Resolving Lexical Ambiguity for REXX Strings

2003-04-18
2003-04-19
  • As much as I love REXX, even I have to admit that,
    as a language, it has a couple of warts.  One of these derives from the juxtaposition operation (wherein two adjacent operands are implicitly concatenated).  For example, the instructions:

    f = 4; SAY '3031'f

    results in output of "30314", because the expression is treated as if it were '3031' || f

    A problem arises when the character which follows the closing string quote is X or B, as these can indicate that the preceding string is hexadecimal or binary, respectively.
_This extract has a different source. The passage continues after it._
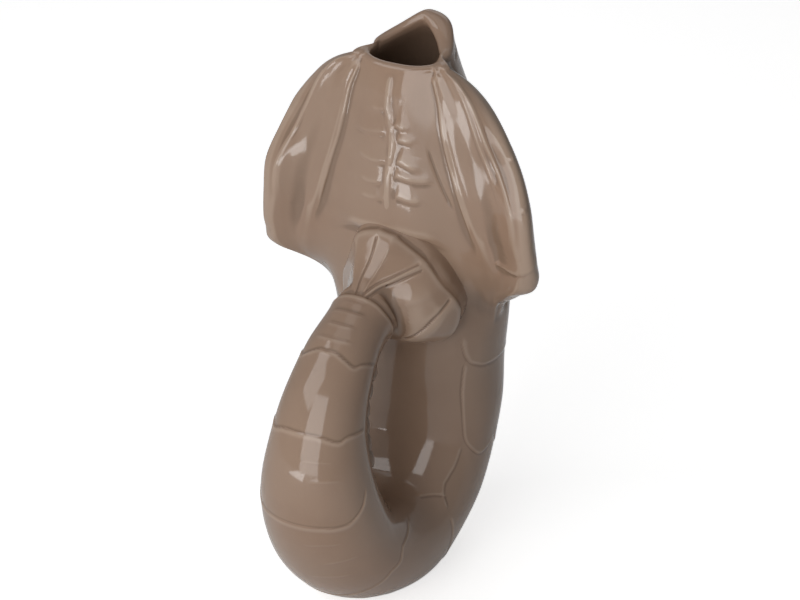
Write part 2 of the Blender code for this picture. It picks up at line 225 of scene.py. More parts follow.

    However, when the string is followed by X or B and other characters, there is an issue of determining whether or not the X or B is part of the string token, or part of whatever follows.  Take for example, the following instructions, and the output Regina produces for them under Windows on a PC:

    SAY '3031'X  /* produces "01" */

    DROP XA; SAY '3031'XA /* produces "3031XA" */

    DROP X4; SAY '3031'X4 /* produces "014" */

    So, my first question is this:  why should Regina choose to treat '3031'XA as ( '3031' || XA ), but choose to treat '3031'X4 as ('3031'X || 4) ??

    I have been unable to find a definitive statement of how to handle this situation; although in "The REXX Language:  A Practical Approach to Programming", Mike Colishaw says, "The X may not be part of a longer token".  (BTW I can no longer find the ANSI draft REXX standard online, and would appreciate it if anyone could supply a URL).

    The interpretation that X1 above is a "longer token" as described by Colishaw is borne out by the IBM implementations of REXX, both for TSO/E and DOS7 (I haven't gotten around to checking any of the others).

    My second question is this:  Could it be that Regina's lexical routines should adopt the interpretation that if the X or B is followed by any other characters valid in a symbol (A-Z, 0-9, _, etc), that the X or B is *not* the radix of the string?

     
    • I neglected to show you what the IBM interpreters I mentioned produce for the examples given.  Here it is (these examples are for the DOS7 interpreter, but the MVS&TSO/E interpreter operates in the same fashion, just with EBCDIC instead of ASCII):

      SAY '3031'X /* produces "01" */

      DROP XA; SAY '3031'XA /* produces "3031XA" */

      DROP X4; SAY '3031'X4 /* produces "3031X4" */

      The first two results are the same (as expected), but the third one (with X4) is different.

       
    • I have found, and consulted, a copy of the ANSI Draft Standard for REXX, and concluded that the behaviour described above is a bug.  I have re-posted this matter in the Bugs area, and ask you to follow it there.